Material:
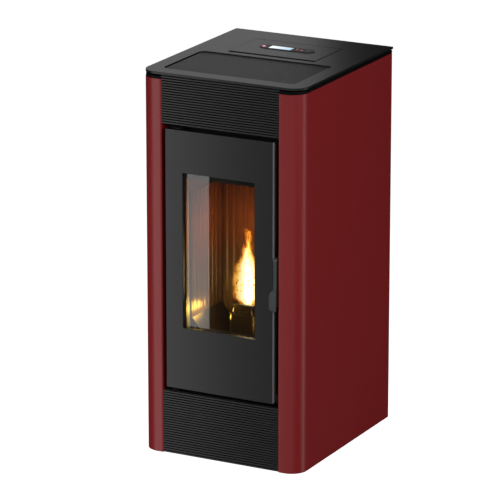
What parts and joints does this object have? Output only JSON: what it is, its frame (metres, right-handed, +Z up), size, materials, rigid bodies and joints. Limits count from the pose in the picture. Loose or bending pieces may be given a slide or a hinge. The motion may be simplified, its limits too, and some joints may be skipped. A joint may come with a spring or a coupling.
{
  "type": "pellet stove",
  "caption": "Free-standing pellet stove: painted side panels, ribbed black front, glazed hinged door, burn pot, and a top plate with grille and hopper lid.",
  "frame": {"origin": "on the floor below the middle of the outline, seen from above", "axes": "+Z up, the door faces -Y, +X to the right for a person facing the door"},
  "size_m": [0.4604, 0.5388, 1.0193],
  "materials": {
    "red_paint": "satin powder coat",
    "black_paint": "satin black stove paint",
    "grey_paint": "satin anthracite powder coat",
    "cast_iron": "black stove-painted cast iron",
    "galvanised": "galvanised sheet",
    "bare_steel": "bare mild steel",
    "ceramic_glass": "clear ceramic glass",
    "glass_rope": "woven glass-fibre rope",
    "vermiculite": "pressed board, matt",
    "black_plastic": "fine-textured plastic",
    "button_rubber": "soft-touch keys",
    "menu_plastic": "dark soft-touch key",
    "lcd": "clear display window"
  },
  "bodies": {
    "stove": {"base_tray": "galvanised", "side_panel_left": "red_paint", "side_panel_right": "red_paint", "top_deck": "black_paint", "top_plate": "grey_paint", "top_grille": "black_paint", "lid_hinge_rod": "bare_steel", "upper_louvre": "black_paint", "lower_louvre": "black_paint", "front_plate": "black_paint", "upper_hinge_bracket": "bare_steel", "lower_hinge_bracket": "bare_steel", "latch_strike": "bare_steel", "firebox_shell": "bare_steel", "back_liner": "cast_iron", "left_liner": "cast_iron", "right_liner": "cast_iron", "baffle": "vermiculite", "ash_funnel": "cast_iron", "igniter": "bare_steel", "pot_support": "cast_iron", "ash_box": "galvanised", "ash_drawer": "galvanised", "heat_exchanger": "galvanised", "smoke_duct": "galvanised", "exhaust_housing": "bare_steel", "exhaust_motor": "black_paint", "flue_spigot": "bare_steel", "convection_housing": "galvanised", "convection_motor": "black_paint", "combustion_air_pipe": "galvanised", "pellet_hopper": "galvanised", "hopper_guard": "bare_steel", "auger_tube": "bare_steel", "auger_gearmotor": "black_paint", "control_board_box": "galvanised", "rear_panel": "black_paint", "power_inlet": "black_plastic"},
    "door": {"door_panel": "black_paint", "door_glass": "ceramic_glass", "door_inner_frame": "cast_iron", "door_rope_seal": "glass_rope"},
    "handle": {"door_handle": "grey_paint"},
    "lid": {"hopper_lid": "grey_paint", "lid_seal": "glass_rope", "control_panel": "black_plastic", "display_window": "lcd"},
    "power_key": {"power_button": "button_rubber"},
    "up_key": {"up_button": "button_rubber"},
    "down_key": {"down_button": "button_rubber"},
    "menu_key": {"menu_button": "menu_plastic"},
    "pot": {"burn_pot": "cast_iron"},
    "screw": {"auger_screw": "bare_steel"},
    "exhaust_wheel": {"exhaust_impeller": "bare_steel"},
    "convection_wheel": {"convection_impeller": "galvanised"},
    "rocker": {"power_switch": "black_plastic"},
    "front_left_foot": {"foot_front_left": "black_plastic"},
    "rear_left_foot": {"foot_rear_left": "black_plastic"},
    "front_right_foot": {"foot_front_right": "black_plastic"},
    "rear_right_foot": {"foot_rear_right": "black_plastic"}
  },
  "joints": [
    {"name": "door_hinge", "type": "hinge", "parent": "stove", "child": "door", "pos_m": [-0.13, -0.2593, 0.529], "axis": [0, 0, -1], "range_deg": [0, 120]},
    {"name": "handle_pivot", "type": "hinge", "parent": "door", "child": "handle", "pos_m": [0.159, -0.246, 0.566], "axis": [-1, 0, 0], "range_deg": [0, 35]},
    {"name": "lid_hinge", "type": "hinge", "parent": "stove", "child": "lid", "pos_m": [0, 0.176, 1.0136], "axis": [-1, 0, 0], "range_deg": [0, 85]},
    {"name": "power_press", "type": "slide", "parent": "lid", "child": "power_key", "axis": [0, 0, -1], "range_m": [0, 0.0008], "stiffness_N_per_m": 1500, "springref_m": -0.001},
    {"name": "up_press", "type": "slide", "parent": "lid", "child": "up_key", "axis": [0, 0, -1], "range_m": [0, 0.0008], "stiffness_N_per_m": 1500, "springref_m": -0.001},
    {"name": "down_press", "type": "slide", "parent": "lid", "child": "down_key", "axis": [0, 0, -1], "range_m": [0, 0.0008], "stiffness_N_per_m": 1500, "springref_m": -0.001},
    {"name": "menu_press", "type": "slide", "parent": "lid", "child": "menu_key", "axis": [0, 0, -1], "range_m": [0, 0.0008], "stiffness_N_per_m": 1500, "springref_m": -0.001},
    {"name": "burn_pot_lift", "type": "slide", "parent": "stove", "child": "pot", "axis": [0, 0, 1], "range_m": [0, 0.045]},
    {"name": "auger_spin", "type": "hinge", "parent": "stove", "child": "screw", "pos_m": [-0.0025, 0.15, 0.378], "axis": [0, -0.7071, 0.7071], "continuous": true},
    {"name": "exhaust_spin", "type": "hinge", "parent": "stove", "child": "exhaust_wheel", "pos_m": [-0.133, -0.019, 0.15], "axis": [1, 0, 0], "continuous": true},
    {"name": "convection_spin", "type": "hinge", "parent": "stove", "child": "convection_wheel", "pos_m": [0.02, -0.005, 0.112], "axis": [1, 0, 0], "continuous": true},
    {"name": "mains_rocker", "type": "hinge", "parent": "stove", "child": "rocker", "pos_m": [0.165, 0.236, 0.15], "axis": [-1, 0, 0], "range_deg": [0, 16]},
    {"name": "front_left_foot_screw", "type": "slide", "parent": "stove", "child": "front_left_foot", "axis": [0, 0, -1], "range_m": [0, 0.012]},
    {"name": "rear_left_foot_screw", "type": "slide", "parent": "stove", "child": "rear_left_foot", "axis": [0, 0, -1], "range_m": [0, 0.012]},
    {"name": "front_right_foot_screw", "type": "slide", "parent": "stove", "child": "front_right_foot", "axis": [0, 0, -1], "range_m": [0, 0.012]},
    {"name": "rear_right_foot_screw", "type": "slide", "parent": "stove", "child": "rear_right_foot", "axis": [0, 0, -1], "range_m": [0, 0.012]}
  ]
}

Your objective: Repeat the listing above without any change.

Complete output:
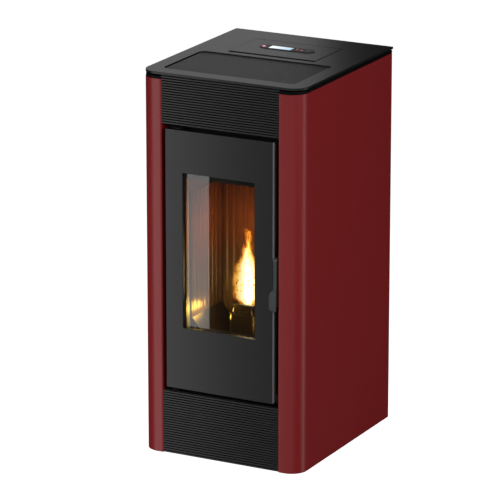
What parts and joints does this object have? Output only JSON: what it is, its frame (metres, right-handed, +Z up), size, materials, rigid bodies and joints. Limits count from the pose in the picture. Loose or bending pieces may be given a slide or a hinge. The motion may be simplified, its limits too, and some joints may be skipped. A joint may come with a spring or a coupling.
{
  "type": "pellet stove",
  "caption": "Free-standing pellet stove: painted side panels, ribbed black front, glazed hinged door, burn pot, and a top plate with grille and hopper lid.",
  "frame": {"origin": "on the floor below the middle of the outline, seen from above", "axes": "+Z up, the door faces -Y, +X to the right for a person facing the door"},
  "size_m": [0.4604, 0.5388, 1.0193],
  "materials": {
    "red_paint": "satin powder coat",
    "black_paint": "satin black stove paint",
    "grey_paint": "satin anthracite powder coat",
    "cast_iron": "black stove-painted cast iron",
    "galvanised": "galvanised sheet",
    "bare_steel": "bare mild steel",
    "ceramic_glass": "clear ceramic glass",
    "glass_rope": "woven glass-fibre rope",
    "vermiculite": "pressed board, matt",
    "black_plastic": "fine-textured plastic",
    "button_rubber": "soft-touch keys",
    "menu_plastic": "dark soft-touch key",
    "lcd": "clear display window"
  },
  "bodies": {
    "stove": {"base_tray": "galvanised", "side_panel_left": "red_paint", "side_panel_right": "red_paint", "top_deck": "black_paint", "top_plate": "grey_paint", "top_grille": "black_paint", "lid_hinge_rod": "bare_steel", "upper_louvre": "black_paint", "lower_louvre": "black_paint", "front_plate": "black_paint", "upper_hinge_bracket": "bare_steel", "lower_hinge_bracket": "bare_steel", "latch_strike": "bare_steel", "firebox_shell": "bare_steel", "back_liner": "cast_iron", "left_liner": "cast_iron", "right_liner": "cast_iron", "baffle": "vermiculite", "ash_funnel": "cast_iron", "igniter": "bare_steel", "pot_support": "cast_iron", "ash_box": "galvanised", "ash_drawer": "galvanised", "heat_exchanger": "galvanised", "smoke_duct": "galvanised", "exhaust_housing": "bare_steel", "exhaust_motor": "black_paint", "flue_spigot": "bare_steel", "convection_housing": "galvanised", "convection_motor": "black_paint", "combustion_air_pipe": "galvanised", "pellet_hopper": "galvanised", "hopper_guard": "bare_steel", "auger_tube": "bare_steel", "auger_gearmotor": "black_paint", "control_board_box": "galvanised", "rear_panel": "black_paint", "power_inlet": "black_plastic"},
    "door": {"door_panel": "black_paint", "door_glass": "ceramic_glass", "door_inner_frame": "cast_iron", "door_rope_seal": "glass_rope"},
    "handle": {"door_handle": "grey_paint"},
    "lid": {"hopper_lid": "grey_paint", "lid_seal": "glass_rope", "control_panel": "black_plastic", "display_window": "lcd"},
    "power_key": {"power_button": "button_rubber"},
    "up_key": {"up_button": "button_rubber"},
    "down_key": {"down_button": "button_rubber"},
    "menu_key": {"menu_button": "menu_plastic"},
    "pot": {"burn_pot": "cast_iron"},
    "screw": {"auger_screw": "bare_steel"},
    "exhaust_wheel": {"exhaust_impeller": "bare_steel"},
    "convection_wheel": {"convection_impeller": "galvanised"},
    "rocker": {"power_switch": "black_plastic"},
    "front_left_foot": {"foot_front_left": "black_plastic"},
    "rear_left_foot": {"foot_rear_left": "black_plastic"},
    "front_right_foot": {"foot_front_right": "black_plastic"},
    "rear_right_foot": {"foot_rear_right": "black_plastic"}
  },
  "joints": [
    {"name": "door_hinge", "type": "hinge", "parent": "stove", "child": "door", "pos_m": [-0.13, -0.2593, 0.529], "axis": [0, 0, -1], "range_deg": [0, 120]},
    {"name": "handle_pivot", "type": "hinge", "parent": "door", "child": "handle", "pos_m": [0.159, -0.246, 0.566], "axis": [-1, 0, 0], "range_deg": [0, 35]},
    {"name": "lid_hinge", "type": "hinge", "parent": "stove", "child": "lid", "pos_m": [0, 0.176, 1.0136], "axis": [-1, 0, 0], "range_deg": [0, 85]},
    {"name": "power_press", "type": "slide", "parent": "lid", "child": "power_key", "axis": [0, 0, -1], "range_m": [0, 0.0008], "stiffness_N_per_m": 1500, "springref_m": -0.001},
    {"name": "up_press", "type": "slide", "parent": "lid", "child": "up_key", "axis": [0, 0, -1], "range_m": [0, 0.0008], "stiffness_N_per_m": 1500, "springref_m": -0.001},
    {"name": "down_press", "type": "slide", "parent": "lid", "child": "down_key", "axis": [0, 0, -1], "range_m": [0, 0.0008], "stiffness_N_per_m": 1500, "springref_m": -0.001},
    {"name": "menu_press", "type": "slide", "parent": "lid", "child": "menu_key", "axis": [0, 0, -1], "range_m": [0, 0.0008], "stiffness_N_per_m": 1500, "springref_m": -0.001},
    {"name": "burn_pot_lift", "type": "slide", "parent": "stove", "child": "pot", "axis": [0, 0, 1], "range_m": [0, 0.045]},
    {"name": "auger_spin", "type": "hinge", "parent": "stove", "child": "screw", "pos_m": [-0.0025, 0.15, 0.378], "axis": [0, -0.7071, 0.7071], "continuous": true},
    {"name": "exhaust_spin", "type": "hinge", "parent": "stove", "child": "exhaust_wheel", "pos_m": [-0.133, -0.019, 0.15], "axis": [1, 0, 0], "continuous": true},
    {"name": "convection_spin", "type": "hinge", "parent": "stove", "child": "convection_wheel", "pos_m": [0.02, -0.005, 0.112], "axis": [1, 0, 0], "continuous": true},
    {"name": "mains_rocker", "type": "hinge", "parent": "stove", "child": "rocker", "pos_m": [0.165, 0.236, 0.15], "axis": [-1, 0, 0], "range_deg": [0, 16]},
    {"name": "front_left_foot_screw", "type": "slide", "parent": "stove", "child": "front_left_foot", "axis": [0, 0, -1], "range_m": [0, 0.012]},
    {"name": "rear_left_foot_screw", "type": "slide", "parent": "stove", "child": "rear_left_foot", "axis": [0, 0, -1], "range_m": [0, 0.012]},
    {"name": "front_right_foot_screw", "type": "slide", "parent": "stove", "child": "front_right_foot", "axis": [0, 0, -1], "range_m": [0, 0.012]},
    {"name": "rear_right_foot_screw", "type": "slide", "parent": "stove", "child": "rear_right_foot", "axis": [0, 0, -1], "range_m": [0, 0.012]}
  ]
}